Great! I've now successfully validated the hardware and data-flows are working. We are able to detect distance, and transmit it via LoRA to the receiver, which then acts as a web-server for Home Assistant to retrieve and display data to me, the end-user. It's also very easy to configure Home Assistant to say if the mailbox is full or empty based on the distance, so no issues with getting the actual distance up to this point, and a good thing for future troubleshooting.

The Physical Test

Now that we've validated it working in the field and well, it was time to test the setup at home. For this, I decided to do a week long trial using a USB-C power bank on the transmission side, and finalise the receiver side. I had a 3D case printed for both, partially for aesthetics, but also environment proofing. A lot of electrical tape was used on the transmitter side - the last thing I wanted was moisture ingress!

Now that I was operating in the actual environment, a few issues cropped up. First was the range. The postbox was a wooden box surrounded by hard rock, a natural faraday cage. This meant the antenna had to be positioned just right for the system work. To fix this, I used a cable clip to position it in the right way at all times, and also changed the bandwidth to ensure it would be more reliable. Knowing this was a risk, I had opted for 433mhz at the start of this, which is better at penetrating objects.

The second issue was that post could easily fall below the time of flight sensor given how thin paper is. This was easily solved with a cardboard wedge, so all mail would land on an incline and "cut" the distance of the sensor.

Once these issues were solved, the sensor worked beautifully! At this stage, the transmitter was always on, and sending broadcasts every minute, so I had near real-time visibility for the mailbox. Of-course this was for test purposes, but the performance was good.

Power Source

About 5 days in, the 10,000mAh battery was empty and the transmitter stopped. I wasn't keen to be replacing and charging battery packs every week, so the hunt was on for a suitable power source. The ESP-32 C3 is a lower power device and is designed for these kinds of operations, which is why I chose it. LoRA is also great for low power usage, and the tFL sensor can be triggered at-will, so I knew I had the capability. My entire setup is operating on a 3.3V rail, and so I needed to ensure I could work to this. Initially I went down the route of using a 17500 rechargeable battery, but didn't fancy the cost - $10+ for the battery, and would still need to charge it. I also looked at button batteries and power banks in low power mode, but the most reliable option looked like 3xAA batteries in series with a LDO regulator to bring it down to 3.3V. So I got the soldering iron out, set it up with a MCP1700, and got it working.

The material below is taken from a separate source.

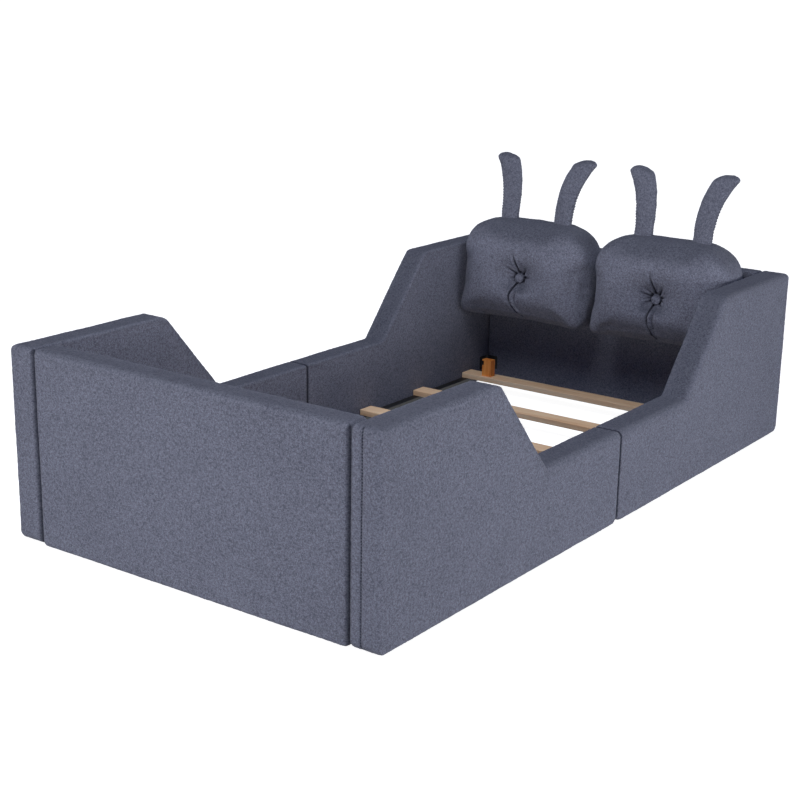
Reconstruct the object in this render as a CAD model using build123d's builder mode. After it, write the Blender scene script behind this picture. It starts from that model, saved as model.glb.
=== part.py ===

To increase the lifespan of the batteries, I have set the firmware up so it broadcasts every second for a minute, then sleeps for 2 hours. A two hour interval is perfectly fine as nobody is going to be checking the post that frequently. Once I have a bit more confidence, I will probably move to a twice daily check-up.

Based on my calculations, it should last me more than 5 years with the Alkaline batteries:

• Battery is about 2500mAh
• Active burst (~2 seconds every 2 hours): negligible averaged out
• Deep sleep: ~5µA (from datasheet Table 4-9)
• MCP1700 quiescent current: ~1.6µA
• VL53L1X standby: ~5µA
• SX1278 sleep: ~0.2µA
• Total average: ~12-15µA
• 2800mAh ÷ 0.015mA = ~187,000 hours theoretical

So this becomes a set and forget solution.

Given the bulk of the battery pack, my old 3D printed cases wouldn't work here. Instead I opted for some number-8 wire thinking and used a takeaway food container from last night's dinner. I drilled a small hole for the LoRA antenna, and another one for the tfl sensor. I also drilled holes next to it so that I could cable tie the solution together. The advantage of all of this was practicality. I could easily repair or replace the plastic box, it offers some heat dissipation, and was free.

And the final act - installation!

And of-course, the final touch is the Home Assistant card. Green for empty, red for full. The receiver shows several stats, including if it has lost touch with the transmitter, and when it last received a packet, kind of like Houston Mission Control communicating with Mars rovers over here!